Not sure if there also might be some sort of plastics broker I could speak with for recommendations and have knowledge of different materials from different companies. Trial and production is in Asia. I’m not 100% sure how we would arrange production material and what suppliers the fty buys from. I just need advice and a starting point to get the parts to work at this point.

Happy to also chat to anyone offline who might be able to help.


PS. Very clear part below is a 3D print proto. Other male part is injected PP sample.

I wonder if Tritan might be a candidate material. Definitely meets the need for transparency and it can take colors/ tints well.

You can click through the examples on this page.

Small part so maybe polycarbonate would be “affordable”. Clear, tintable, stiff but twice the cost of PP. Easy to get a 10-pound sample bag to do a run.
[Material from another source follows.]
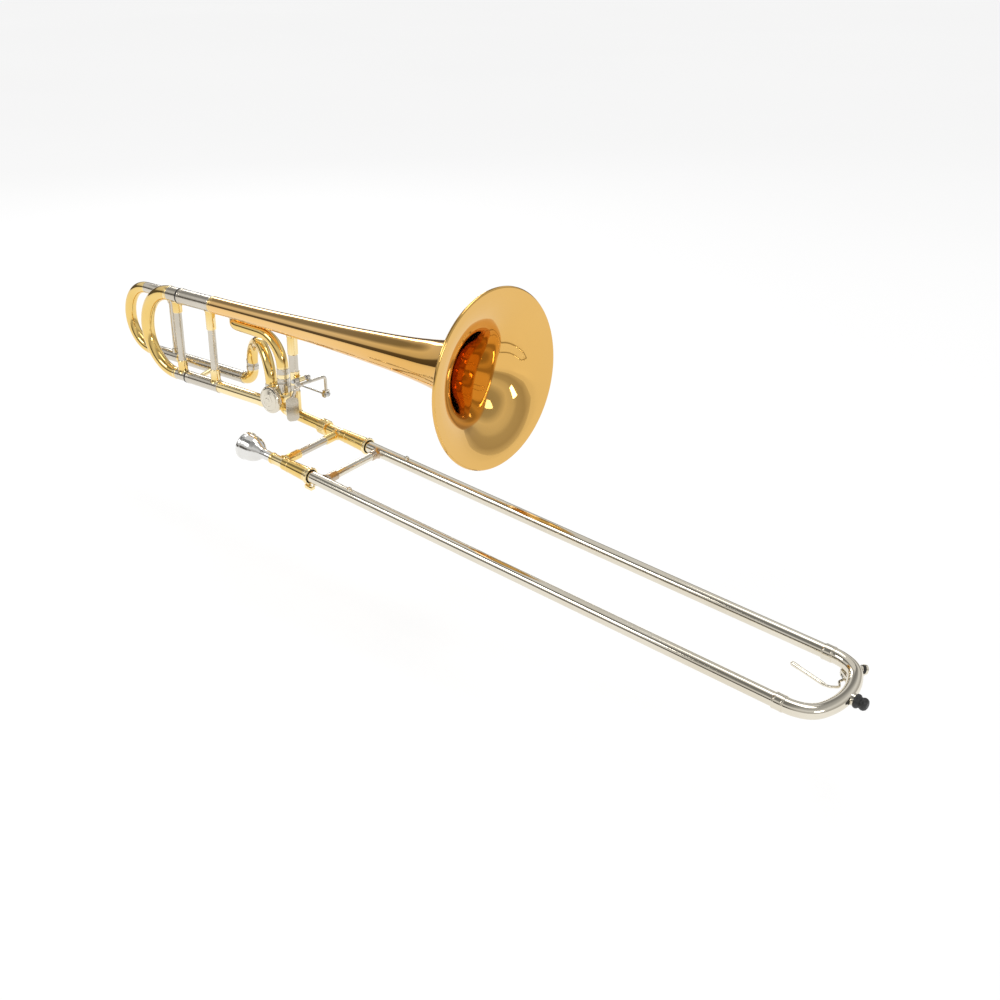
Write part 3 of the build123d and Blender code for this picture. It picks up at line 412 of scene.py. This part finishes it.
def sleeve(bm, origin, axis, a, b, r, lip=0.35):
    """Soldered ferrule: a thin sleeve with a rounded lip at each end."""
    lathe(bm, [(a, r - 0.3), (a, r + lip * 0.6), (a + 0.5, r + lip), (a + 1.6, r + lip), (a + 2.1, r + 0.12),
               (b - 2.1, r + 0.12), (b - 1.6, r + lip), (b - 0.5, r + lip), (b, r + lip * 0.6), (b, r - 0.3)], origin, axis, 96)


Z = (0, 0, 1)
bm = bmesh.new()
sleeve(bm, Vector((-481.8, 36.0, 0)) * MM, Z, -90.0, -80.5, 8.1)
sleeve(bm, Vector((-375.6, 0, 0)) * MM, Z, -84.4, -77.0, 8.1)
sleeve(bm, Vector((-375.6, 0, 0)) * MM, Z, -71.5, -63.5, 8.06, 0.22)
add("f_tube_ferrules", bm, NICKEL_SILVER, "bell_section", "nickel_silver")
bm = bmesh.new()
for o in (FU, FL):
    lathe(bm, [(-713.0, 8.1), (-713.0, 8.42), (-712.4, 8.5), (-648.5, 8.5), (-648.0, 8.42), (-648.0, 8.1)], o, X, 96)
add("f_crook_leg_skins", bm, NICKEL_SILVER, "f_tuning_slide", "nickel_silver")

# water key: the finger bar of the lever, a fuller round bar than the wire that carries it
KH = math.radians(36.0)
KX = 857.5 + 44.9 * math.sin(math.radians(25)) + 28 * (math.sin(KH) - math.sin(math.radians(25)))
KT = 44.9 * (1 - math.cos(math.radians(25))) + 28 * (math.cos(math.radians(25)) - math.cos(KH))


def kp(x, y, z):
    return sp(KX + x * math.cos(KH) + y * math.sin(KH), KT + x * math.sin(KH) - y * math.cos(KH), z)


a, b = kp(15.6, -36.4, -3.35), kp(-23.4, -54.1, -2.5)
L = (b - a).length / MM
bm = bmesh.new()
lathe(bm, [(0.0, 0.0), (0.25, 1.2), (1.2, 1.75), (3.5, 2.05), (10.0, 2.15), (L - 9.0, 2.2), (L - 4.0, 2.55),
           (L - 1.6, 2.6), (L - 0.5, 2.0), (L, 0.0)], a, b - a, 48)
add("water_key_finger_bar", bm, PLATE, "water_key", "nickel_plate")

# dark rings inside the barrel mouths: painted shade standing in for the shadow in the gap between inner tube and barrel
bm = bmesh.new()
for o in (far, near):
    lathe(bm, [(180.5, 8.1), (180.5, 8.9), (187.4, 9.05), (187.7, 8.7), (187.7, 8.1), (187.0, 8.02), (181.0, 8.02)], o, SU, 96)
# painted shade: black rings in place of the shadowed gap in each barrel mouth
add("barrel_mouth_painted_shade_rings", bm, PAD_AND_SHADE, "inner_slide", "black_cork")

# valve cap: turned rings, a knurled edge and a plain rosette
VO = Vector((-388.0, 0, -107.7)) * MM
bm = bmesh.new()
lathe(bm, [(-12.2, 18.40), (-12.6, 18.72), (-15.6, 18.72), (-16.0, 18.40), (-16.0, 18.2), (-12.2, 18.2)], VO, (0, 1, 0), 288,
      wave=lambda a, g: 0.14 * math.cos(72 * g))
for r0, y0 in ((14.6, -18.42), (8.2, -19.80)):
    pts = [(y0 + 0.35 * math.cos(q), r0 + 0.55 * math.sin(q)) for q in [2 * math.pi * k / 12 for k in range(12)]]
    lathe(bm, pts, VO, (0, 1, 0), 192)
pts = [(-19.6, 0.0), (-20.55, 0.0), (-20.8, 1.6), (-20.75, 3.4), (-20.35, 4.3), (-19.8, 4.4)]
lathe(bm, pts, VO, (0, 1, 0), 120, wave=lambda a, g: 0.35 * math.cos(8 * g) if a < -20.2 else 0.0)
add("cap_turning", bm, PLATE, "bell_section", "nickel_silver")

# ------------------------------------------------------------------ floor and light
low = cad_box[0][2]
me = bpy.data.meshes.new("floor")
bm = bmesh.new()
bmesh.ops.create_grid(bm, x_segments=8, y_segments=8, size=30.0)
bm.to_mesh(me)
bm.free()
floor = bpy.data.objects.new("floor", me)
floor.location = (0, 0, low - 0.115)  # clear of the slide at its lowest, fully out and turned
scene.collection.objects.link(floor)
fm, nt, b, tc = nodes_of("pale_floor")
nt.links.new(ramp(nt, noise(nt, tc.outputs["Object"], 0.4, 2.0), [(0.3, (0.34, 0.34, 0.34)), (0.7, (0.36, 0.36, 0.36))]), b.inputs["Base Color"])
b.inputs["Emission Color"].default_value = (1, 1, 1, 1)
b.inputs["Emission Strength"].default_value = 0.73
b.inputs["Roughness"].default_value = 0.9
b.inputs["Specular IOR Level"].default_value = 0.0
me.materials.append(fm)


def area(name, loc, target, size, power, size_y=None, color=(1, 1, 1)):
    l = bpy.data.lights.new(name, "AREA")
    l.energy = power
    l.size = size
    if size_y:
        l.shape = "RECTANGLE"
        l.size_y = size_y
    l.color = color
    o = bpy.data.objects.new(name, l)
    o.location = loc
    d = Vector(target) - Vector(loc)
    o.rotation_euler = d.to_track_quat("-Z", "Y").to_euler()
    scene.collection.objects.link(o)
    return o


area("key", (-1.6, -2.4, 2.2), (-0.2, 0, -0.1), 1.3, 21, 0.9)
area("top", (0.3, 0.5, 3.0), (0, 0, 0), 2.2, 20, 1.0)
area("side", (2.8, -0.9, 0.9), (0, 0, 0), 1.2, 10, 0.35)
area("rim", (-2.4, 1.6, 1.3), (-0.3, 0, 0), 1.0, 9, 0.4)

sun = bpy.data.lights.new("fill", "SUN")
sun.energy = 0.30
sun.angle = math.radians(50)
sun_ob = bpy.data.objects.new("fill", sun)
sun_ob.rotation_euler = (math.radians(-14), math.radians(-22), 0)
scene.collection.objects.link(sun_ob)

world = bpy.data.worlds.new("studio")
world.use_nodes = True
nt = world.node_tree
nt.nodes.clear()
wo = nt.nodes.new("ShaderNodeOutputWorld")
bg = nt.nodes.new("ShaderNodeBackground")
nt.links.new(bg.outputs[0], wo.inputs[0])
tc = nt.nodes.new("ShaderNodeTexCoord")
sep = nt.nodes.new("ShaderNodeSeparateXYZ")
nt.links.new(tc.outputs["Generated"], sep.inputs[0])
col = ramp(nt, remap(nt, sep.outputs[2], -0.1, 1.0, 0.0, 1.0),
           [(0.0, (0.85, 0.85, 0.85)), (0.085, (0.85, 0.85, 0.85)), (0.10, (0.10, 0.088, 0.076)), (0.30, (0.15, 0.135, 0.12)),
            (0.36, (0.75, 0.75, 0.75)), (0.56, (0.95, 0.95, 0.95)), (0.66, (0.30, 0.30, 0.30)), (1.0, (0.22, 0.22, 0.22))])
calm = ramp(nt, remap(nt, sep.outputs[2], -0.1, 1.0, 0.0, 1.0),
            [(0.0, (0.85, 0.85, 0.85)), (0.09, (0.80, 0.79, 0.78)), (0.18, (0.56, 0.54, 0.52)), (0.34, (0.62, 0.61, 0.60)),
             (0.42, (0.80, 0.80, 0.80)), (0.60, (0.92, 0.92, 0.92)), (0.8, (0.55, 0.55, 0.55)), (1.0, (0.45, 0.45, 0.45))])
both = mixc(nt, remap(nt, sep.outputs[0], -0.15, 0.25, 0.0, 1.0), col, calm)
nt.links.new(both, bg.inputs[0])
bg.inputs[1].default_value = 0.84
scene.world = world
Should be stiffer than the nylon and more dimensionally stable over the PP and TPU.

R - Sent you a PM

Thanks all for the advice. Any additional advice in speaking to a plastics rep or broker? Trying to contact some of the companies directly BASF, Eastman, SABIC, but varying degrees of success…

PM’d you back. Thanks.


This woman did an IDSA webinar last year. It was rather short on usable content, but in any event she is responsible for working with designers and other ‘creatives’ and could potentially answer questions about Eastman materials.